INPUT MATERIAL start

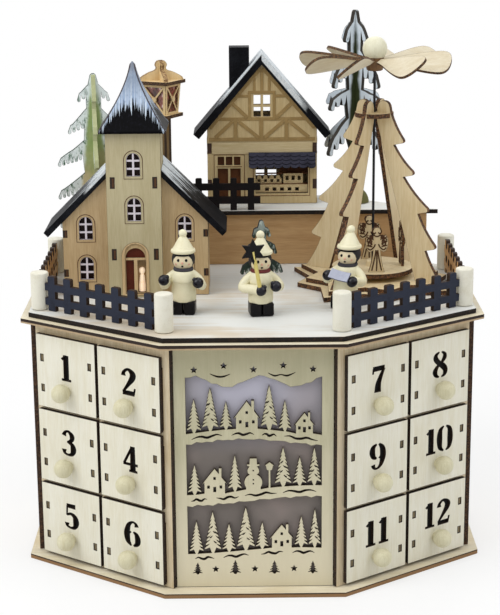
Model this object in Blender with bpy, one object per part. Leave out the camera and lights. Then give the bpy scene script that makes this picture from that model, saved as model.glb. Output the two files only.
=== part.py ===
# Wooden advent calendar: an eight-sided chest with twenty-four numbered drawers in its
# four slanted faces, and a winter village with a turning pyramid on its deck.
# Metres, +Z up. Origin: centre of the base plate, on its underside. The front looks along -Y.

import math

import bmesh
import bpy
from mathutils import Matrix, Vector

MM = 0.001
CLEAR = 0.3 * MM                       # gap between two pieces that touch
BITE = 0.6 * MM                        # how far two shapes of one piece overlap before they are joined

# Chest plan: straight front and back edges, straight sides, and slanted faces between them
PLY = 3 * MM                           # plywood of the chest and the decks
FRONT_EDGE = 115 * MM
SLANT_EDGE = 115 * MM
SLANT_TURN = math.radians(36)          # how far a slanted face turns away from the front
SIDE_EDGE = 122 * MM
WALL_HEIGHT = 160.6 * MM
FRONT_SETBACK = 8 * MM                 # from the base plate's front edge to the line of the front corners
SLANT_SETBACK = 9.7 * MM
SIDE_SETBACK = 5.4 * MM
DECK_SETBACK = 5 * MM                  # upper deck plate, from the lower one
CABLE_HOLE = 9 * MM

# Drawers
ROWS = 3
COLUMNS = 2
DRAWER_FRONT_WIDTH = 50 * MM
DRAWER_FRONT_HEIGHT = 49 * MM
COLUMN_GAP = 2.4 * MM
ROW_GAP = 2.3 * MM
BANK_SHIFT = 1.2 * MM                  # drawers sit this much nearer the side wall than the frame's middle
LOWEST_FRONT = 5.2 * MM                # height of the lowest drawer front above the ground
BOX_WIDTH = 45 * MM
BOX_HEIGHT = 41 * MM
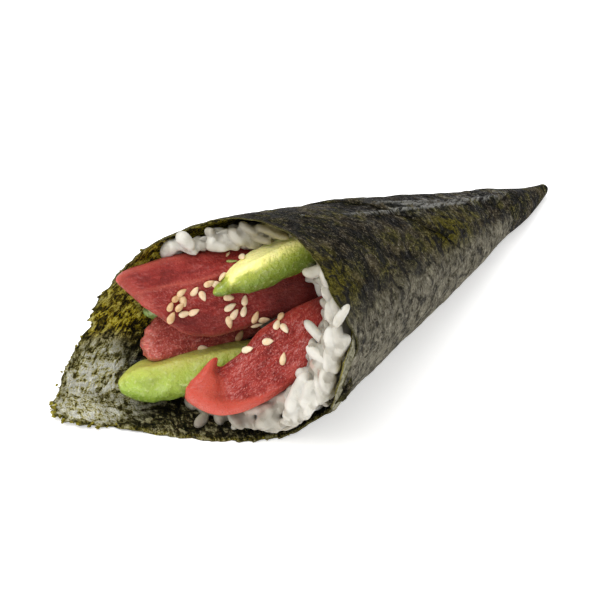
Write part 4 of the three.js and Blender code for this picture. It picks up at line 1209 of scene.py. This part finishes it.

INPUT MATERIAL end

### REQUIRED WORK
Return every record, word for word.

### SOLUTION TO THE EXERCISE
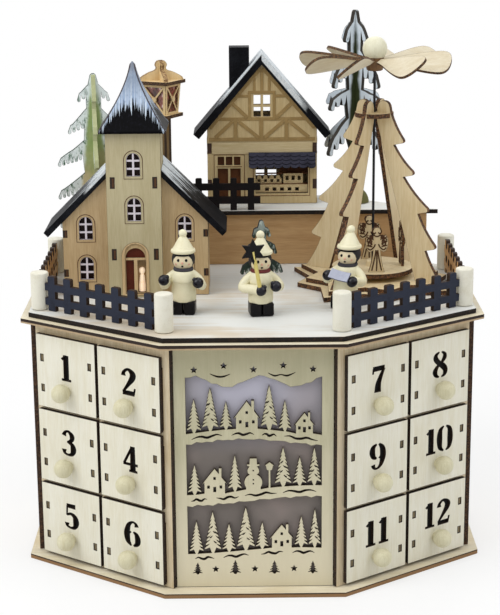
Model this object in Blender with bpy, one object per part. Leave out the camera and lights. Then give the bpy scene script that makes this picture from that model, saved as model.glb. Output the two files only.
=== part.py ===
# Wooden advent calendar: an eight-sided chest with twenty-four numbered drawers in its
# four slanted faces, and a winter village with a turning pyramid on its deck.
# Metres, +Z up. Origin: centre of the base plate, on its underside. The front looks along -Y.

import math

import bmesh
import bpy
from mathutils import Matrix, Vector

MM = 0.001
CLEAR = 0.3 * MM                       # gap between two pieces that touch
BITE = 0.6 * MM                        # how far two shapes of one piece overlap before they are joined

# Chest plan: straight front and back edges, straight sides, and slanted faces between them
PLY = 3 * MM                           # plywood of the chest and the decks
FRONT_EDGE = 115 * MM
SLANT_EDGE = 115 * MM
SLANT_TURN = math.radians(36)          # how far a slanted face turns away from the front
SIDE_EDGE = 122 * MM
WALL_HEIGHT = 160.6 * MM
FRONT_SETBACK = 8 * MM                 # from the base plate's front edge to the line of the front corners
SLANT_SETBACK = 9.7 * MM
SIDE_SETBACK = 5.4 * MM
DECK_SETBACK = 5 * MM                  # upper deck plate, from the lower one
CABLE_HOLE = 9 * MM

# Drawers
ROWS = 3
COLUMNS = 2
DRAWER_FRONT_WIDTH = 50 * MM
DRAWER_FRONT_HEIGHT = 49 * MM
COLUMN_GAP = 2.4 * MM
ROW_GAP = 2.3 * MM
BANK_SHIFT = 1.2 * MM                  # drawers sit this much nearer the side wall than the frame's middle
LOWEST_FRONT = 5.2 * MM                # height of the lowest drawer front above the ground
BOX_WIDTH = 45 * MM
BOX_HEIGHT = 41 * MM
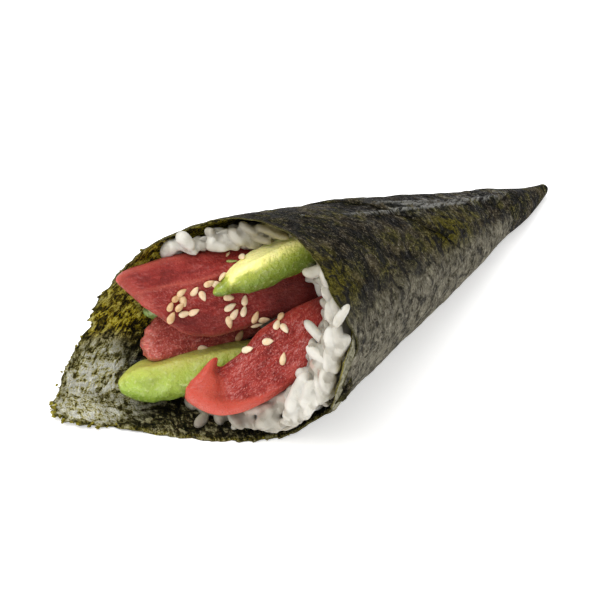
Write part 4 of the three.js and Blender code for this picture. It picks up at line 1209 of scene.py. This part finishes it.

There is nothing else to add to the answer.